At first it’s not immediately clear what “Amen” says about contemporary culture. The play and film are based on the true account of Kurt Gerstein, a devout Protestant and Waffen SS chemist who supplied the Nazis with the toxic gas Zyclon B. Unbeknownst to Gerstein, the gas was used to exterminate Jews in concentration camps. When he finally learned its true purpose, he was so horror-stricken that he enlisted the help of a young Jesuit priest with family ties to the Vatican to plead with anyone who would listen–fellow Germans, the Allies, the Roman Catholic Church and eventually the pope–to denounce the slaughter. No one did. (Gerstein was eventually captured by the French; while in prison, he wrote about the atrocities he saw in the camps, and his report was later used as evidence against the Nazis in the Nuremberg trials.) Though “Amen” is about events that occurred during World War II, Costa-Gavras maintains that its primary subject–indifference–still plagues society today. “Indifference did not start with the camps nor did it end with the war,” he says. “Look at the indifference with which we are letting the African continent die. Our passivity is a crime in itself.”
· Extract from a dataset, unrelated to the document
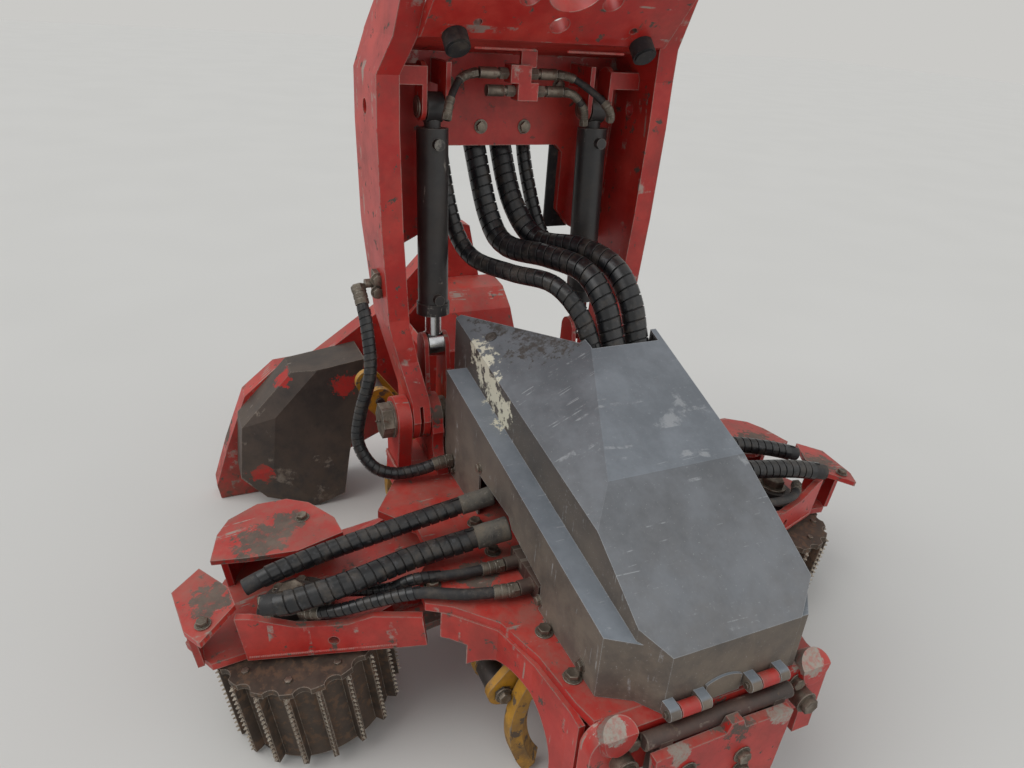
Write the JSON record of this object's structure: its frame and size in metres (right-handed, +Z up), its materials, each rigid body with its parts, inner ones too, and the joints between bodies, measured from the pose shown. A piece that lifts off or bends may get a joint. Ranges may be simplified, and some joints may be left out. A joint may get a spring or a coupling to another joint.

Costa-Gavras became fascinated with the subject when he saw “The Representative” onstage during its first run in Berlin in 1963. That production sparked plenty of controversy of its own; radical Catholics protested outside the theater and threatened the cast. One night an audience member leaped onstage and socked the pope character in the face, leaving the actor bleeding. At that time Hollywood titan Sam Spiegel planned to make a screen version of the play–but only if Pope Paul VI would give the project his blessing. The pope refused, and the picture never got made.

All along, Costa-Gavras harbored his own dreams of turning “The Representative” into a movie. When the rights finally became available four years ago, he teamed up with French producer Claude Berri and began his research and writing. He expanded the play into an epic that spans the continent, from the desolate camps Belzec and Treblinka to the opulent corridors of the Vatican. Though Costa-Gavras–who now lives in Paris–filmed “Amen” in English, he hired German actors to play Gerstein and his Mephisto-like superior, and a French Jew–Mathieu Kassovitz, most recently the heart-stopping crush in “Amelie”–to portray the young Italian priest. “Mathieu was apprehensive,” Costa-Gavras admits. “But once he put on the priest’s robes, his posture and sense of himself changed. He became the priest.”

Unlike Steven Spielberg in “Schindler’s List” and Roberto Benigni in “Life Is Beautiful,” Costa-Gavras chose not to show the suffering in the camps. “Their reality is beyond the reach of film,” he says. Instead, he captures the reaction of observers to the slaughter, some proud of its efficiency, others–in particular Gerstein–tormented by what they witness. The effect is profoundly disturbing. After Costa-Gavras presented the film at the Berlin Film Festival in February, the audience remained silent for a full minute before erupting into applause.

Costa-Gavras hopes his film will help spur change within the Catholic Church. When “The Representative” first opened and scrutinized the church’s role during the Holocaust, the Vatican made public some of its archives from World War II that implicated its role in wartime politics. In recent years, journalists and authors have dissected the subject in newspapers and best-selling books, prompting Pope John Paul II to refer to the Holocaust in a 1999 speech and ask for forgiveness for the “historic mistakes” the Catholic Church has made. Costa-Gavras hopes that “Amen” will push the Vatican to open the rest of its archives from that period. “If a film on such an important subject as the Holocaust can raise questions for the public to discuss–questions that could change the way things are done or perceived–then it has achieved something substantial,” he says. Amen.